Check out the pattern here: Hedgerow Mitts by Amy Ripton
I knitted this pair with my favorite new yarn, Frija in the color "Redwood" (which, yes, happens to be one of my yarns, which I haven't had the chance to work with until now). It's wonderful knitted up ~ 80% superwash merino, 10% cashmere, 10% nylon, sort of a heavy fingering weight. Yummy. It's amazing how much that 10% cashmere affects the overall feel and behavior of this yarn.
And check out the yarn here: Spirit Trail Fiberworks' Frija
Other than that, I've worked a little on a project which has been languishing in my knit bag ... a simple, lightweight sweater I'm making up as I go along.
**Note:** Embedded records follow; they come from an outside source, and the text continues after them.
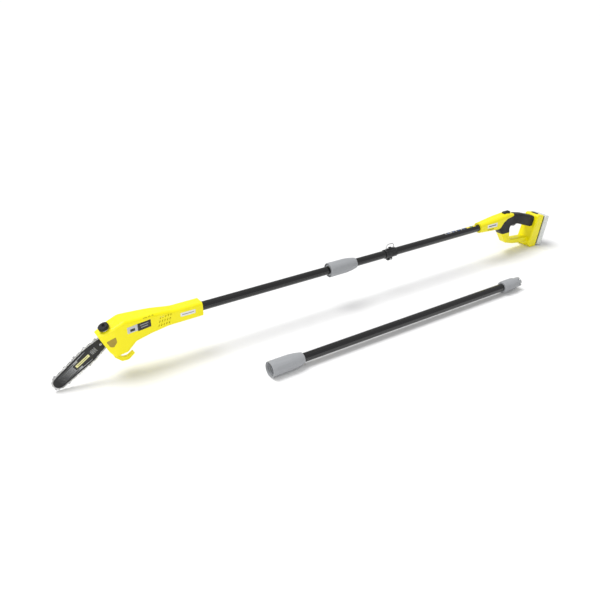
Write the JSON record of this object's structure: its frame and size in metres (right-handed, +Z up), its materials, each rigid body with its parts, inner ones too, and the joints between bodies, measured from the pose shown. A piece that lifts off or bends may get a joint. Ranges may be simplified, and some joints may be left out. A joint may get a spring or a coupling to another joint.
{
  "type": "pole saw",
  "caption": "Battery pole saw on a sectional tube: angled saw head with guide bar and chain, D-grip handle with trigger, threaded pole joint and a loose extension tube.",
  "frame": {"origin": "middle of the foot under the battery housing, on the ground", "axes": "+Z up; +X along the pole from the saw head to the handle; -Y towards the loose extension tube"},
  "size_m": [1.9649, 0.3088, 0.1726],
  "materials": {
    "yellow_housing": "satin moulded",
    "black_housing": "satin moulded",
    "grip_rubber": "matt soft-touch",
    "grey_trim": "satin moulded",
    "nut_grey": "satin moulded",
    "tube_black": "gloss",
    "bar_steel": "satin",
    "chain_steel": "oiled",
    "machined_steel": "bright",
    "gear_nylon": "natural",
    "motor_steel": "plated",
    "plate_alloy": "cast",
    "smoke_pane": "smoke tinted",
    "tank_plastic": "natural",
    "seal_rubber": "smooth",
    "pack_white": "frosted",
    "cell_wrap": "sleeved",
    "board_green": "lacquered",
    "copper": "plated",
    "insert_black": "moulded"
  },
  "bodies": {
    "handle": {"handle_shell_left": "yellow_housing", "handle_shell_right": "yellow_housing", "grip_rubber": "grip_rubber", "handle_tube": "tube_black", "handle_bush": "insert_black", "handle_contacts": "insert_black", "strap_clamp": "black_housing", "clamp_screw": "machined_steel", "trigger_pin": "machined_steel", "switch_unit": "insert_black", "control_board": "board_green", "battery_dock": "black_housing", "dock_terminals": "copper"},
    "head": {"head_shell_left": "yellow_housing", "head_shell_right": "yellow_housing", "sprocket_cover": "yellow_housing", "oil_window": "smoke_pane", "branch_hook": "yellow_housing", "head_tube": "tube_black", "head_collar": "nut_grey", "head_spigot": "nut_grey", "head_pins": "copper", "gear_plate": "plate_alloy", "bar_nuts": "machined_steel", "motor_can": "motor_steel", "oil_tank": "tank_plastic", "saw_chain": "chain_steel"},
    "bar": {"guide_bar": "bar_steel", "tension_slider": "machined_steel"},
    "tension_screw": {"tension_screw": "machined_steel"},
    "rotor": {"motor_rotor": "motor_steel", "motor_pinion": "machined_steel"},
    "idler": {"idler_gear": "gear_nylon"},
    "drive": {"drive_gear": "gear_nylon", "drive_shaft": "machined_steel", "drive_sprocket": "machined_steel"},
    "nose": {"nose_sprocket": "machined_steel"},
    "cap_lift": {"oil_gasket": "seal_rubber"},
    "cap": {"oil_cap": "black_housing"},
    "nut": {"union_nut": "nut_grey"},
    "trigger": {"trigger": "grey_trim"},
    "lock": {"lock_button": "black_housing"},
    "latch": {"pack_latch": "black_housing"},
    "ring": {"strap_ring": "machined_steel"},
    "battery": {"battery_case": "pack_white", "battery_cells": "cell_wrap"},
    "extension": {"extension_tube": "tube_black", "extension_collar": "nut_grey", "extension_spigot": "nut_grey", "extension_pins": "copper", "extension_bush": "insert_black", "extension_contacts": "insert_black"},
    "extension_nut": {"extension_nut": "nut_grey"}
  },
  "joints": [
    {"name": "section_pull", "type": "slide", "parent": "handle", "child": "head", "axis": [-1, 0, 0], "range_m": [0, 0.09]},
    {"name": "bar_tension", "type": "slide", "parent": "head", "child": "bar", "axis": [0.8415, 0, 0.5402], "range_m": [0, 0.005]},
    {"name": "tension_screw_turn", "type": "hinge", "parent": "head", "child": "tension_screw", "pos_m": [-1.7311, 0.0014, 0.10799], "axis": [0.8415, 0, 0.5402], "range_deg": [0, 1800]},
    {"name": "motor_spin", "type": "hinge", "parent": "head", "child": "rotor", "pos_m": [-1.64662, 0, 0.13316], "axis": [0, 1, 0], "continuous": true},
    {"name": "idler_spin", "type": "hinge", "parent": "head", "child": "idler", "pos_m": [-1.66912, 0, 0.13794], "axis": [0, 1, 0], "continuous": true},
    {"name": "drive_spin", "type": "hinge", "parent": "head", "child": "drive", "pos_m": [-1.701, 0, 0.13515], "axis": [0, 1, 0], "continuous": true},
    {"name": "nose_spin", "type": "hinge", "parent": "bar", "child": "nose", "pos_m": [-1.87351, 0.006, 0.0244], "axis": [0, 1, 0], "continuous": true},
    {"name": "cap_lift", "type": "slide", "parent": "head", "child": "cap_lift", "axis": [-0.3714, 0, 0.9285], "range_m": [0, 0.03]},
    {"name": "cap_turn", "type": "hinge", "parent": "cap_lift", "child": "cap", "pos_m": [-1.73593, -0.008, 0.15068], "axis": [-0.3714, 0, 0.9285], "range_deg": [0, 720]},
    {"name": "union_turn", "type": "hinge", "parent": "handle", "child": "nut", "pos_m": [-0.948, 0, 0.13465], "axis": [1, 0, 0], "continuous": true},
    {"name": "trigger_pull", "type": "hinge", "parent": "handle", "child": "trigger", "pos_m": [-0.136, 0, 0.13065], "axis": [0, -1, 0], "range_deg": [0, 6], "stiffness_Nm_per_rad": 1.2, "springref_deg": -6.88},
    {"name": "lock_press", "type": "slide", "parent": "handle", "child": "lock", "axis": [0, 0, -1], "range_m": [0, 0.003], "stiffness_N_per_m": 600, "springref_m": -0.001},
    {"name": "latch_press", "type": "slide", "parent": "handle", "child": "latch", "axis": [0, 0, -1], "range_m": [0, 0.003], "stiffness_N_per_m": 600, "springref_m": -0.001},
    {"name": "ring_swing", "type": "hinge", "parent": "handle", "child": "ring", "pos_m": [-0.739, 0, 0.15335], "axis": [1, 0, 0], "range_deg": [-80, 80]},
    {"name": "battery_slide", "type": "slide", "parent": "handle", "child": "battery", "axis": [0.1959, 0, 0.9806], "range_m": [0, 0.095]},
    {"name": "extension_lift", "type": "slide", "parent": "handle", "child": "extension", "axis": [0, 0, 1], "range_m": [0, 0.3]},
    {"name": "extension_nut_turn", "type": "hinge", "parent": "extension", "child": "extension_nut", "pos_m": [-1.321, -0.25, 0.024], "axis": [1, 0, 0], "continuous": true}
  ],
  "couplings": [
    {"joint": "tension_screw_turn", "follows": "bar_tension", "rad_per_m": 6283.2},
    {"joint": "idler_spin", "follows": "motor_spin", "ratio": -0.35294},
    {"joint": "drive_spin", "follows": "motor_spin", "ratio": 0.4},
    {"joint": "nose_spin", "follows": "motor_spin", "ratio": 0.3},
    {"joint": "cap_turn", "follows": "cap_lift", "rad_per_m": 418.87}
  ]
}
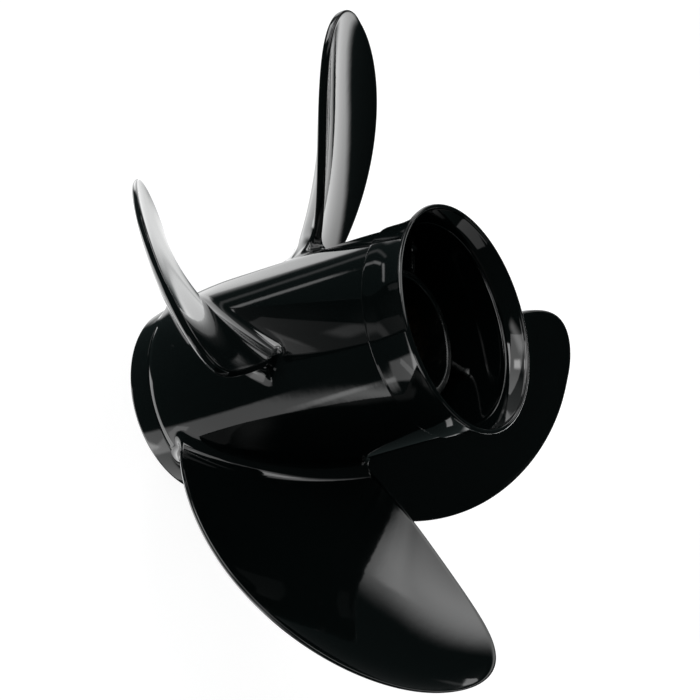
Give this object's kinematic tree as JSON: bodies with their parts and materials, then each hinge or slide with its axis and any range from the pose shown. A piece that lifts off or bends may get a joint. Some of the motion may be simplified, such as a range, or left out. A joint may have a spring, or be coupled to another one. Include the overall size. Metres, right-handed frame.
{
  "type": "outboard motor propeller",
  "caption": "Right-hand outboard motor propeller, gloss black: through-hub exhaust barrel with a flared rear ring, broad raked blades and a rubber-bushed splined hub.",
  "frame": {"origin": "on the shaft axis in the plane of the flat front rim that the propeller stands on", "axes": "+Z along the shaft axis, pointing aft to the flared open end; +X through the middle of blade_1's root; seen from behind (from +Z) the blades are numbered clockwise"},
  "size_m": [0.316, 0.316, 0.1674],
  "materials": {
    "black_paint": "high gloss black enamel on cast aluminium",
    "bushing_rubber": "moulded black rubber",
    "sleeve_brass": "broached brass"
  },
  "bodies": {
    "root": {"barrel": "black_paint", "front_ring": "black_paint", "flared_ring": "black_paint", "inner_hub": "black_paint", "blade_1": "black_paint", "blade_2": "black_paint", "blade_3": "black_paint", "blade_4": "black_paint", "rib_1": "black_paint", "rib_2": "black_paint", "rib_3": "black_paint", "rib_4": "black_paint", "rubber_bushing": "bushing_rubber", "spline_sleeve": "sleeve_brass"}
  },
  "joints": []
}
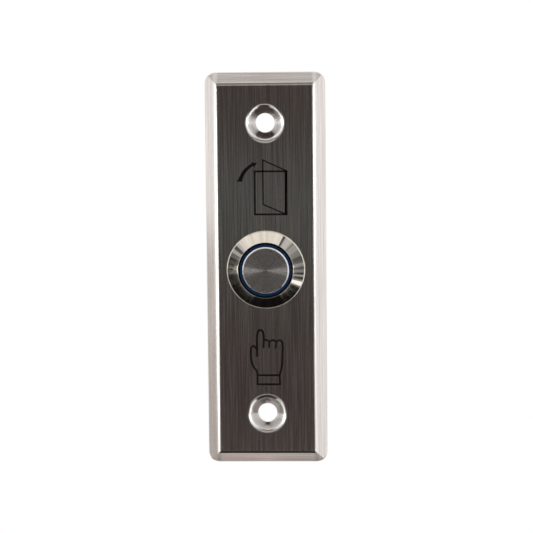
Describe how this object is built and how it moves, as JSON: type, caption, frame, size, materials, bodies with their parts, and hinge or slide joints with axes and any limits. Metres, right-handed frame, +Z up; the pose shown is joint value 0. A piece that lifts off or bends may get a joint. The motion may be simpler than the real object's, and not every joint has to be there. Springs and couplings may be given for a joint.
{
  "type": "pushbutton",
  "caption": "Door-release pushbutton: narrow bevelled steel plate with a ring-lit metal button between two countersunk screw holes, and its switch body and terminals behind.",
  "frame": {"origin": "on the wall plane, at the centre of the faceplate and on the button's axis, midway between the two screw holes", "axes": "+X to the right seen from the front, +Z up, and -Y out of the wall: the button faces -Y and is pressed towards +Y"},
  "size_m": [0.028, 0.0318, 0.0914],
  "materials": {
    "plate_steel": "satin",
    "bezel_steel": "polished",
    "cap_steel": "satin",
    "ring_blue": "gloss",
    "seal_rubber": "matte",
    "spring_steel": "satin",
    "nut_plated": "satin",
    "carrier_white": "satin",
    "contact_metal": "satin",
    "board_green": "satin",
    "lamp_body": "gloss",
    "resistor_black": "matte",
    "housing_black": "satin",
    "base_blue": "satin"
  },
  "bodies": {
    "base": {"faceplate": "plate_steel", "flange_gasket": "seal_rubber", "switch_shell": "bezel_steel", "lock_washer": "spring_steel", "panel_nut": "nut_plated", "return_spring": "spring_steel", "lamp_board": "board_green", "lamp_1": "lamp_body", "lamp_2": "lamp_body", "lamp_3": "lamp_body", "lamp_4": "lamp_body", "lamp_resistor": "resistor_black", "rear_housing": "housing_black", "terminal_base": "base_blue", "terminal_common": "contact_metal", "terminal_normally_open": "contact_metal", "terminal_normally_closed": "contact_metal", "terminal_lamp_plus": "contact_metal", "terminal_lamp_minus": "contact_metal"},
    "button": {"button_cap": "cap_steel", "light_guide": "ring_blue", "plunger_seal": "seal_rubber", "retaining_clip": "spring_steel", "contact_carrier": "carrier_white", "wiper": "contact_metal"}
  },
  "joints": [
    {"name": "button_press", "type": "slide", "parent": "base", "child": "button", "axis": [0, 1, 0], "range_m": [0, 0.0025], "stiffness_N_per_m": 600, "springref_m": -0.0035, "deforming": ["return_spring"]}
  ]
}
It's just a bit slow and rather boring right now, as I'm at the stockinette portion of the body.
I've also been spinning for another project, which is also a bit boring because I'm spinning white. First a pound of white silk/merino, and now a pound of white silk. I'm longing for some color, but am working on being disciplined and finishing this before I start something else.
Workwise, I've been dyeing ALOT of yarn and fiber. Mostly for Morgaine at Carolina Homespun for all her summer shows, but yarn also just arrived for another order going to The Loopy Ewe, which I'll be working on in the coming weeks, and my club dyeing.
I also have scads of fleece to work on ... scouring, dyeing, processing. Here is one that just arrived from the Falkland Islands (the most wonderful Falkland Islands Polwarth):
A little over four inches, and over five when the crimp is stretched out. Lovely, springy soft stuff.
Some of this polwarth I'm going to send out to have blended with cashmere, baby alpaca, baby camel, yak and some other exotic fibers. I did a blend like this a while back and it was wonderful. The rest I'm going to dye.
I also, finally, obtained some Gulf Coast and Santa Cruz fibers. Very exciting, and I can't wait to work with them. Then I have more CVM to dye, more Wensleydale, more Rambouillet, and others buried in the pile that I can't remember. All to be done in time for NYSW in October.